The Association of British Insurers represents the long-term savings industry, so of course we support anything that encourages people to save more.
But one of the big unanswered questions is how the new Lifetime Isa (Lisa) will interact with automatic enrolment.
For the industry, the litmus test for the success of the Lisa will be whether it works with or undermines the flagship policy, which has seen nearly six million new savers signed up since 2012.
Opt out rates for auto-enrolment have been very low to date, particularly among the youngest workers, underlining that young people do “get” the idea of pensions.
This success is at risk if younger people start believing they can get a better deal by saving in a Lifetime Isa.
This is why it is very important government are crystal clear that most people saving for retirement will be better off paying into a workplace pension where they will receive employer contributions and tax relief, than if they pay into a Lisa.
Appropriate guidance from the new pensions guidance body should support people in taking these decisions.

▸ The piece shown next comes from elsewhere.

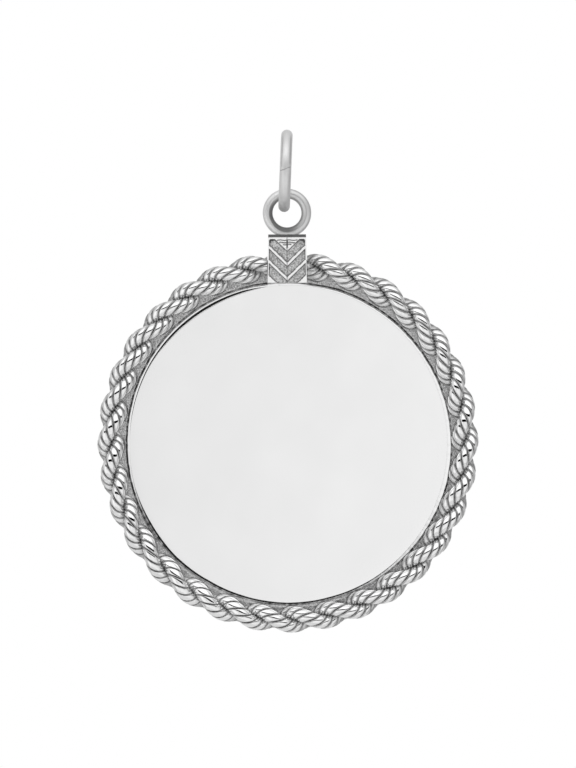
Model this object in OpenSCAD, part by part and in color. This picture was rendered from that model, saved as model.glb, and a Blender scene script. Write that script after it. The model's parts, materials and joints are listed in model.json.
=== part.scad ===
// Disc pendant: a plain polished disc in a bezel with a two strand rope border, hung from a chevron bail
// and a jump ring. The front faces -Y, +Z is up, and the origin is the top of the jump ring's inside, where
// a chain bears.

/* [Jump ring] */
// Outer diameter of the jump ring
ring_d = 6.45; // [6:0.05:7]
// Diameter of its wire
ring_wire = 0.9; // [0.8:0.05:1]
// Lean of the ring, its foot to the left, in degrees
ring_lean = 2.5; // [0:0.5:4]
// Width of the butt seam where the ring was closed
ring_seam = 0.04; // [0.02:0.01:0.08]

/* [Bail] */
// Outer diameter of the fixed loop
loop_d = 3.8; // [3.7:0.05:4]
// Diameter of the loop's wire
loop_wire = 0.77; // [0.7:0.01:0.8]
// Clear play between the jump ring and the top of the loop's hole
link_play = 0.11; // [0.05:0.01:0.15]
// Depth that the loop is sunk into the block
loop_sink = 0.17; // [0.1:0.01:0.25]
// Width of the block at its foot
block_foot_w = 3.08; // [2.9:0.02:3.2]
// Width of the block at its top
block_top_w = 2.94; // [2.8:0.02:3.08]
// Height of the block
block_h = 3.79; // [3.7:0.01:3.9]
// How far the block's face stands in front of the rope
block_proud = 0.05; // [0:0.05:0.3]

/* [Chevrons] */
// Rise of the chevrons' arms, in degrees
chevron_rise = 44; // [40:1:48]
// Width of the two raised chevrons
chevron_w = 0.16; // [0.1:0.02:0.24]
// Distance of one chevron below the other
chevron_pitch = 1.13; // [1:0.01:1.2]
// Tip of the raised triangle, below the block's top
tip_drop = 1.29; // [1.2:0.01:1.4]
// Tip of the upper chevron, below the block's top
chevron_drop = 2.34; // [2.2:0.01:2.45]
// Side of the raised corners at the foot
corner_w = 0.76; // [0.5:0.02:0.9]
// Depth of the matt ground between them
ground_depth = 0.15; // [0.08:0.01:0.25]
// Rounding of the ground's upper corners
ground_round = 0.14; // [0.06:0.02:0.18]
// Plain rim left along the sides
side_rim = 0.05; // [0.03:0.01:0.1]
// Plain band left under the top edge
top_band = 0.13; // [0.08:0.01:0.2]
// Height of the sloped edge over that band
top_slope = 0.19; // [0.1:0.01:0.3]
// Width of the fine crease down the middle
crease_w = 0.07; // [0.04:0.01:0.1]

/* [Disc] */
// Diameter of the disc
disc_d = 25; // [24.8:0.1:25]
// Thickness of the disc
disc_t = 1; // [0.8:0.1:1.2]
// Rounding of its front edge
disc_round = 0.2; // [0.1:0.05:0.4]

/* [Bezel] */
// Gap between the disc and the bezel's wall
wall_gap = 0.06; // [0.04:0.01:0.1]
// Thickness of the bezel's wall
wall_t = 0.2; // [0.18:0.01:0.22]
// Height of the wall's rim over the disc's face
rim_proud = 0.03; // [0:0.01:0.1]
// Thickness of the flange and of the lip behind the disc
flange_t = 0.5; // [0.4:0.05:0.6]
// Outer diameter of the flange
flange_d = 29; // [28.6:0.1:29.2]
// Width of the lip behind the disc
lip_w = 0.9; // [0.5:0.1:1.5]
// Width of the matt ground round the wall, which the rope is let into
ground_w = 0.8; // [0.7:0.05:0.8]
// How far that ground lies behind the rim
ground_drop = 0.05; // [0.03:0.01:0.1]

/* [Rope] */
// Diameter of the ring that the middle of the rope follows
rope_ring_d = 27.94; // [27.9:0.02:28]
// Diameter of one strand
strand_d = 1.02; // [0.98:0.02:1.04]
// Distance of a strand's middle from the middle of the rope
strand_offset = 0.53; // [0.53:0.01:0.54]
// Turns that the strands would make in a full ring
rope_turns = 16; // [14:1:18]
// Angle of the first outward crest of strand a, from +X
first_crest = 1.25; // [0:0.25:10]
// Clear seat between pieces that touch
seat_gap = 0.02; // [0.01:0.01:0.05]

/* [Hidden] */
$fn = 96;
round_fn = 48;
strand_sides = 10;
rings_per_turn = 12;
cut_over = 1;

// The jump ring, about its own middle
ring_r = (ring_d - ring_wire) / 2;
ring_hole_r = ring_d / 2 - ring_wire;
ring_mid = [-ring_hole_r * sin(ring_lean), 0, -ring_hole_r * cos(ring_lean)];

// The foot of the jump ring's wire, and the loop that rides on it
ring_foot = ring_mid - ring_r * [sin(ring_lean), 0, cos(ring_lean)];
loop_r = (loop_d - loop_wire) / 2;
loop_hole_r = loop_d / 2 - loop_wire;
foot_reach = loop_hole_r - ring_wire / 2 - link_play;
loop_z = ring_foot[2] - sqrt(foot_reach * foot_reach - ring_foot[0] * ring_foot[0]);

// Heights of the block and of the disc's middle
block_top_z = loop_z - loop_d / 2 + loop_sink;
block_foot_z = block_top_z - block_h;
wall_r = disc_d / 2 + wall_gap;
wall_out_r = wall_r + wall_t;
disc_z = block_foot_z - wall_r;
flange_r = flange_d / 2;
ground_r = wall_out_r + ground_w;

// Distances in front of the back plane
disc_back = flange_t + seat_gap;
disc_face = disc_back + disc_t;
rim_face = disc_face + rim_proud;
ground_face = rim_face - ground_drop;
rope_r = strand_offset + strand_d / 2;
rope_mid = flange_t + seat_gap + rope_r;
rope_seat_r = rope_r + 2 * seat_gap;
block_face = rope_mid + rope_r + block_proud;

// The back plane lies this far behind the loop, so that the pendant hangs plumb
plumb_y = 1.02;

// Where the strands stop beside the block
rope_ring_r = rope_ring_d / 2;
strand_end_x = block_foot_w / 2 + seat_gap;
strand_start = acos(strand_end_x / rope_ring_r);
strand_sweep = 180 + 2 * strand_start;
strand_steps = round(strand_sweep * rope_turns * rings_per_turn / 360);

// Sideways run of a strand for each radian of the ring. The strand's section spins back by strand_spin for
// each degree of the ring, so that its facets run straight.
strand_twist = strand_offset * rope_turns;
strand_spin = rope_turns * rope_ring_r / norm([rope_ring_r, strand_twist]);

chevron_slope = tan(chevron_rise);
chevron_tall = chevron_w / cos(chevron_rise);

// Turns +Z to the front and puts the back plane and the middle of the disc in place
module facing_front(z) {
    translate([0, plumb_y, z])
        rotate([90, 0, 0])
            children();
}

module wire_ring(r, wire) {
    rotate_extrude()
        translate([r, 0])
            circle(d = wire, $fn = round_fn);
}

module jump_ring() {
    color("silver")
        translate(ring_mid)
            rotate([0, ring_lean, 0])
                difference() {
                    rotate([0, 90, 0])
                        wire_ring(ring_r, ring_wire);
                    translate([-ring_wire, -ring_d, -ring_seam / 2])
                        cube([2 * ring_wire, ring_d, ring_seam]);
                }
}

// Front outline of the block, from its foot up, with an inset from the sides
function block_half_w(h) = (block_foot_w + (block_top_w - block_foot_w) * h / block_h) / 2;
function block_outline(inset, low, high) = [
    [-block_half_w(low) + inset, low],
    [block_half_w(low) - inset, low],
    [block_half_w(high) - inset, high],
    [-block_half_w(high) + inset, high]
];

// A V band between two tips on the middle line, as wide as the block
module v_band(upper_tip, lower_tip) {
    w = block_foot_w;
    rise = w * chevron_slope;
    polygon([
        [0, upper_tip], [w, upper_tip + rise], [w, lower_tip + rise],
        [0, lower_tip], [-w, lower_tip + rise], [-w, upper_tip + rise]
    ]);
}

// Reach of the matt ground, with rounded upper corners
module ground_outline() {
    top = block_h - top_slope - top_band;
    side = block_half_w(top - ground_round) - side_rim;
    polygon(block_outline(side_rim, -cut_over, top - ground_round));
    translate([ground_round - side, -cut_over])
        square([2 * (side - ground_round), top + cut_over]);
    for (way = [-1, 1])
        translate([way * (side - ground_round), top - ground_round])
            circle(r = ground_round, $fn = round_fn);
}

// The three matt V bands: under the triangle, between the chevrons, and above the corners
module chevron_ground() {
    tip = block_h - tip_drop;
    upper = block_h - chevron_drop;
    lower = upper - chevron_pitch;
    corner_tip = (block_foot_w / 2 - corner_w) * chevron_slope;
    intersection() {
        ground_outline();
        union() {
            v_band(tip, upper + chevron_tall / 2);
            v_band(upper - chevron_tall / 2, lower + chevron_tall / 2);
            v_band(lower - chevron_tall / 2, -corner_tip);
        }
    }
}

module block() {
    edge = top_slope + cut_over;
    difference() {
        linear_extrude(block_face)
            polygon(block_outline(0, 0, block_h));
        translate([0, 0, block_face - ground_depth])
            linear_extrude(ground_depth + cut_over)
                chevron_ground();
        translate([-block_foot_w, block_h, block_face])
            rotate([90, 0, 90])
                linear_extrude(2 * block_foot_w)
                    polygon([[-edge, cut_over], [cut_over, cut_over], [cut_over, -edge]]);
        translate([0, 0, block_face])
            rotate([-90, 0, 0])
                linear_extrude(block_h + cut_over)
                    polygon([[-crease_w / 2, 0], [crease_w / 2, 0], [0, crease_w / 2]]);
    }
}

// The space that the bezel takes, with the seat gap round it, carried on behind the back plane
module bezel_space() {
    translate([0, 0, -cut_over]) {
        cylinder(r = wall_out_r + seat_gap, h = cut_over + rim_face + seat_gap);
        cylinder(r = ground_r + seat_gap, h = cut_over + ground_face + seat_gap);
        cylinder(r = flange_r + seat_gap, h = cut_over + flange_t + seat_gap);
    }
}

module bail() {
    color("silver") {
        difference() {
            facing_front(block_foot_z)
                block();
            facing_front(disc_z)
                bezel_space();
        }
        translate([0, 0, loop_z])
            rotate([90, 0, 0])
                wire_ring(loop_r, loop_wire);
    }
}

// Lip, flange, ground and wall in one, with a round seat for the rope
module bezel() {
    color("gainsboro")
        facing_front(disc_z)
            difference() {
                rotate_extrude() {
                    translate([wall_r - lip_w, 0])
                        square([flange_r - wall_r + lip_w, flange_t]);
                    translate([wall_r, 0])
                        square([wall_t, rim_face - wall_t / 2]);
                    translate([wall_r + wall_t / 2, 0])
                        square([wall_t / 2 + ground_w, ground_face]);
                    translate([wall_r + wall_t / 2, rim_face - wall_t / 2])
                        circle(d = wall_t, $fn = round_fn);
                }
                translate([0, 0, rope_mid])
                    wire_ring(rope_ring_r, 2 * rope_seat_r);
            }
}

// The middle of a strand and the section round it, at angle a of the ring and turn t of the strand
function outward(a) = [cos(a), sin(a), 0];
function along(a) = [-sin(a), cos(a), 0];
function strand_mid(a, t) =
    (rope_ring_r + strand_offset * cos(t)) * outward(a) + strand_offset * sin(t) * [0, 0, 1];
function strand_out(a, t) = cos(t) * outward(a) + sin(t) * [0, 0, 1];
function strand_way(a, t) =
    (rope_ring_r + strand_offset * cos(t)) * along(a)
        + strand_twist * (sin(t) * outward(a) - cos(t) * [0, 0, 1]);

function section_point(a, t, i) =
    let (
        way = strand_way(a, t) / norm(strand_way(a, t)),
        out = strand_out(a, t),
        s = 360 * i / strand_sides - strand_spin * a
    )
    strand_mid(a, t) + strand_d / 2 * (cos(s) * out + sin(s) * cross(way, out));

// Slides a point along the strand onto the plane beside the block
function onto_plane(p, way, x) = p + way * (x - p[0]) / way[0];

function strand_turn(a, start) = rope_turns * (first_crest - a) + start;
function strand_ring(k, start) =
    let (
        a = 180 - strand_start + strand_sweep * k / strand_steps,
        t = strand_turn(a, start),
        way = strand_way(a, t)
    )
    [for (i = [0 : strand_sides - 1])
        let (p = section_point(a, t, i))
        k == 0 ? onto_plane(p, way, -strand_end_x)
            : k == strand_steps ? onto_plane(p, way, strand_end_x)
            : p];

module strand(start) {
    points = [for (k = [0 : strand_steps]) each strand_ring(k, start)];
    last = strand_steps * strand_sides;
    skin = [for (k = [0 : strand_steps - 1]) for (i = [0 : strand_sides - 1])
        let (
            p = k * strand_sides + i,
            q = k * strand_sides + (i + 1) % strand_sides
        )
        each [[p, q + strand_sides, q], [p, p + strand_sides, q + strand_sides]]];
    first_cap = [for (i = [0 : strand_sides - 1]) i];
    last_cap = [for (i = [strand_sides - 1 : -1 : 0]) last + i];
    facing_front(disc_z)
        translate([0, 0, rope_mid])
            polyhedron(points, concat(skin, [first_cap, last_cap]));
}

module rope_strand_a() {
    color("lightsteelblue")
        strand(0);
}

module rope_strand_b() {
    color("lightsteelblue")
        strand(180);
}

module disc() {
    color("whitesmoke")
        facing_front(disc_z)
            translate([0, 0, disc_back])
                rotate_extrude() {
                    square([disc_d / 2 - disc_round, disc_t]);
                    square([disc_d / 2, disc_t - disc_round]);
                    translate([disc_d / 2 - disc_round, disc_t - disc_round])
                        intersection() {
                            circle(r = disc_round, $fn = round_fn);
                            square(disc_round);
                        }
                }
}

jump_ring();
bail();
bezel();
rope_strand_a();
rope_strand_b();
disc();
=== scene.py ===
"""Disc pendant: the looks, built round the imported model. Metres, the front towards -Y, +Z up."""

import json
import math

import bmesh
import bpy
import numpy as np
from mathutils import Matrix, Vector, noise


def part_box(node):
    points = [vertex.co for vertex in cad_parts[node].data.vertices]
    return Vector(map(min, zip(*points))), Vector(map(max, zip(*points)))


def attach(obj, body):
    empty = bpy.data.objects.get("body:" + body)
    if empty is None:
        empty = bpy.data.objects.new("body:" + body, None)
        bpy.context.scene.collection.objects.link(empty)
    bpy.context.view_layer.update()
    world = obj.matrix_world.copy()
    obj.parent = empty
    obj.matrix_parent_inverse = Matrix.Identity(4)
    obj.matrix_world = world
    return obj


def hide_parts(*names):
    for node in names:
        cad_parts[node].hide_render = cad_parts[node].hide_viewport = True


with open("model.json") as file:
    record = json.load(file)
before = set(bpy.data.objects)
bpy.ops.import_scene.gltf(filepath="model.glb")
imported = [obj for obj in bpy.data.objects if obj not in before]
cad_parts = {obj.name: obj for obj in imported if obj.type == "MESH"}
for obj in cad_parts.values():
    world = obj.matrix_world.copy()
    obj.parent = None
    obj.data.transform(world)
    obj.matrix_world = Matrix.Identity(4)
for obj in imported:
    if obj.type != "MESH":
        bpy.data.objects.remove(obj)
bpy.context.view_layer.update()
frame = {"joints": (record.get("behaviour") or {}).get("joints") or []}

# The scene is drawn in millimetres and scaled to metres as each mesh is made
MM = 0.001


def box_mm(node):
    """Lowest and highest corner of a CAD node, in millimetres."""
    low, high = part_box(node)
    return low / MM, high / MM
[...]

The introduction of the Lisa may also mean people feel that they face a trade-off between saving in a Lisa for a deposit, and saving in a workplace pensions.
But for many, these options are not and should not be mutually exclusive.
We need to remember that the fundamentals have stayed the same.
People are living ever longer, so we need people to save more for their retirement.
Pension savings is critical for this.
If someone pays into a Lifetime Isa and then buys a house, they will still need to fund their retirement.
The primary purpose of the Lifetime Isa should therefore be to support people in saving for a deposit for a house.
More widely, the introduction of a savings vehicle specifically for housing may send a subliminal signal to the population that investing in residential housing is the best form of investment.
More demand for housing isn’t necessarily what the UK, or younger people, most need.
Indeed, the Treasury’s own policy costings document admits that the Lisa “is more likely than not to lead to higher demand for the relatively fixed supply of housing in the UK, and so to higher prices”.
Government have added 0.3 per cent to the level of house prices by the end of the forecast although they describe the effect of the policy as “highly uncertain”.
The interaction of housing and pension savings is an under-explored area.
To inform this debate, we have commissioned research to analyse the patterns of saving and homeownership and model its impact on the economy. The findings will be launched at our Transforming Long Term Savings conference on 19 April.